4) Discussion of "Issues List" (David F.) Please read:
http://vote.nist.gov/TGDC/crt/CRT-WorkingDraft-20060823/Issues.html.

5) Any other items

Participants: Alan Goldfine, Allan Eustis, Dan Schutzer, David Flater, John Wack, Max Etschmaier, Nelson Hastings, Sharon Laskowski, Steve Berger, Thelma Allen

Administrative Updates:

  • Allan: Number of us have been visiting various states out west during primaries and post election activities -- WY and WA; as well as visiting various counties in MD after primaries. John W was and election judge in Montgomery County and Allan was an election technician in DC. We'll keep observing and participating in various aspects of the election process in multiple states to learn more about procedures in the pre/ post election process. (note Rene Peralta observed L & A testing in Washington state.)
  • John W: Just got a first formatted draft of the (incomplete) VVSG 2007 back from the contractors. It contains mostly requirements sections from Alan Goldfine's and David Flater's work as well as some from HFP and some draft security work. It will be posted on the TGDC internal web site soon. Note:the draft is quite rough, John is sending back lots of comments to contractors who are formatting the document.

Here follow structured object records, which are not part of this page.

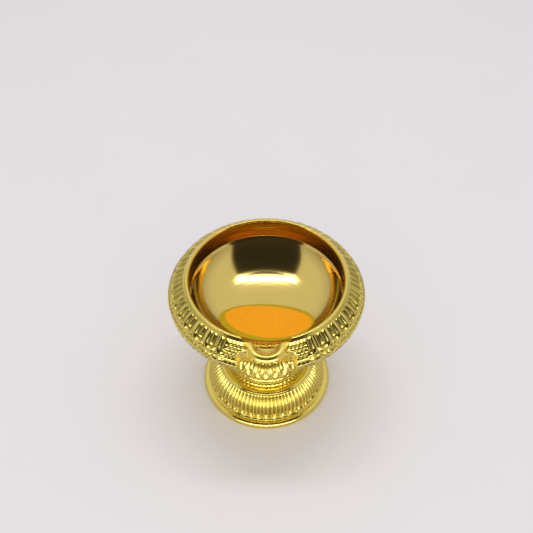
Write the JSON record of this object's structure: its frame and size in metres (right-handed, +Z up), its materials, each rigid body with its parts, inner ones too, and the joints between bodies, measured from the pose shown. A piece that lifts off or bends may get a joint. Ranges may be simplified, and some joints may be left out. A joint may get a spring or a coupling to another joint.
{
  "type": "diya oil lamp",
  "caption": "Small footed oil lamp of cast brass: a round carved bowl with a wick spout, screwed to a carved knop on a hollow fluted foot.",
  "frame": {"origin": "on the table, under the middle of the foot, on the lamp's axis", "axes": "+Z up the lamp's axis; the wick spout points along -Y; +X to the right when the spout faces the viewer"},
  "size_m": [0.0636, 0.063, 0.054],
  "materials": {
    "cast_brass": "cast, carved and bright polished; turned and polished inside the bowl",
    "polished_brass": "filed smooth and polished",
    "threaded_brass": "turned, unpolished",
    "label_paper": "orange foil label with an olive gold border, blank",
    "washer_leather": "thin oiled leather"
  },
  "bodies": {
    "pedestal": {"pedestal_foot": "cast_brass", "stem_knop": "cast_brass"},
    "washer": {"seat_washer": "washer_leather"},
    "bowl": {"oil_bowl": "cast_brass", "wick_spout": "polished_brass", "bowl_stud": "threaded_brass", "bowl_label": "label_paper"}
  },
  "joints": [
    {"name": "bowl_rise", "type": "slide", "parent": "pedestal", "child": "washer", "axis": [0, 0, 1], "range_m": [0, 0.00532]},
    {"name": "bowl_unscrew", "type": "hinge", "parent": "washer", "child": "bowl", "pos_m": [0, 0, 0.025], "axis": [0, 0, 1], "range_deg": [0, 1530]}
  ],
  "couplings": [
    {"joint": "bowl_rise", "follows": "bowl_unscrew", "m_per_rad": 0.00019894}
  ]
}
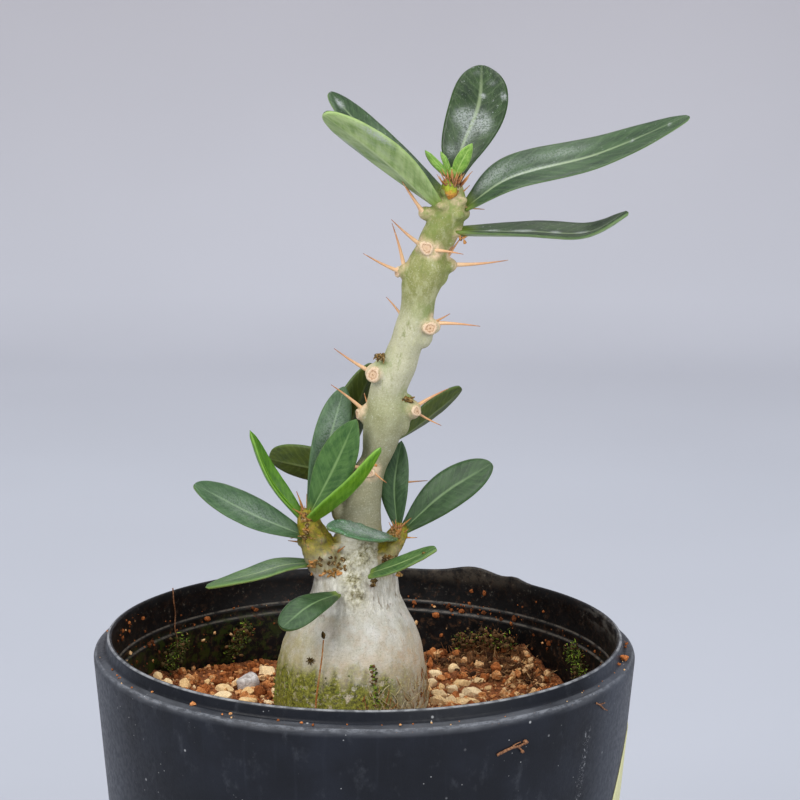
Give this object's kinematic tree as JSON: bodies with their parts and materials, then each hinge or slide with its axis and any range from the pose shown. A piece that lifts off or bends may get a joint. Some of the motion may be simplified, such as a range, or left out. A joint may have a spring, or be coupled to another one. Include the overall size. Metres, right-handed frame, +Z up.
{
  "type": "potted caudex plant",
  "caption": "Spiny caudex plant with a swollen base, a tall knobbly trunk and narrow dark green leaves, growing in gritty soil in a round black plastic nursery pot.",
  "frame": {"origin": "centre of the pot's flat underside", "axes": "+Z up, -Y towards the side of the pot that faces the viewer, +X to the viewer's right, the way the trunk leans"},
  "size_m": [0.0963, 0.0902, 0.1716],
  "materials": {
    "pot_plastic": "satin",
    "soil_mix": "matte",
    "bark": "matte",
    "leaf": "satin",
    "young_leaf": "satin",
    "pale_leaf": "satin",
    "grey_stone": "matte",
    "cream_pumice": "matte",
    "moss": "matte",
    "straw": "matte",
    "label_paper": "matte"
  },
  "bodies": {
    "root": {"pot": "pot_plastic", "soil": "soil_mix", "stem": "bark", "crown_bud": "young_leaf", "leaf_top_centre": "leaf", "leaf_top_right": "leaf", "leaf_top_right_low": "leaf", "leaf_top_left": "pale_leaf", "leaf_top_left_back": "leaf", "leaf_left_long": "leaf", "leaf_left_young": "young_leaf", "leaf_left_front": "young_leaf", "leaf_left_upright": "leaf", "leaf_left_tall": "leaf", "leaf_left_behind": "leaf", "leaf_left_back": "leaf", "leaf_left_low": "leaf", "leaf_caudex": "leaf", "leaf_right_upright": "leaf", "leaf_right_long": "leaf", "leaf_right_front": "leaf", "leaf_right_low": "pale_leaf", "leaf_back_right": "leaf", "stone_grey": "grey_stone", "grain_cream_a": "cream_pumice", "grain_cream_b": "cream_pumice", "grain_cream_c": "cream_pumice", "grain_cream_d": "cream_pumice", "grain_cream_e": "cream_pumice", "grain_cream_f": "cream_pumice", "grain_cream_g": "cream_pumice", "grain_cream_h": "cream_pumice", "grain_cream_i": "cream_pumice", "moss_back": "moss", "moss_right": "moss", "moss_left": "moss", "moss_left_back": "moss", "straw": "straw", "label": "label_paper"}
  },
  "joints": []
}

Critical Issues for Formulating Reliability Requirements - Max E

[Introduction of agenda by Alan Goldfine: Max is looking into reliability issues such as meantime between failure requirements of the VVSG, rethinking them from the ground up. As a first "strawman" he has prepared that document which was presented at the last meeting.]

  • Max: Primary objective is to give a brief update. The first report identified the concept of reliability that would be used in the analysis and defined reliability in a very broad sense. The first report showed that functionality of software needed to be included in system functions as well as the functionality of hardware. Different functions have different levels of importance - need to separate critical and non-critical. Usage of the machines has an effect of the reliability of machines. Two potential basic strategies were identified in the paper. The first: to expect the voting machine not to fail "period". The second: allowing for corrections of non-critical failures during voting period.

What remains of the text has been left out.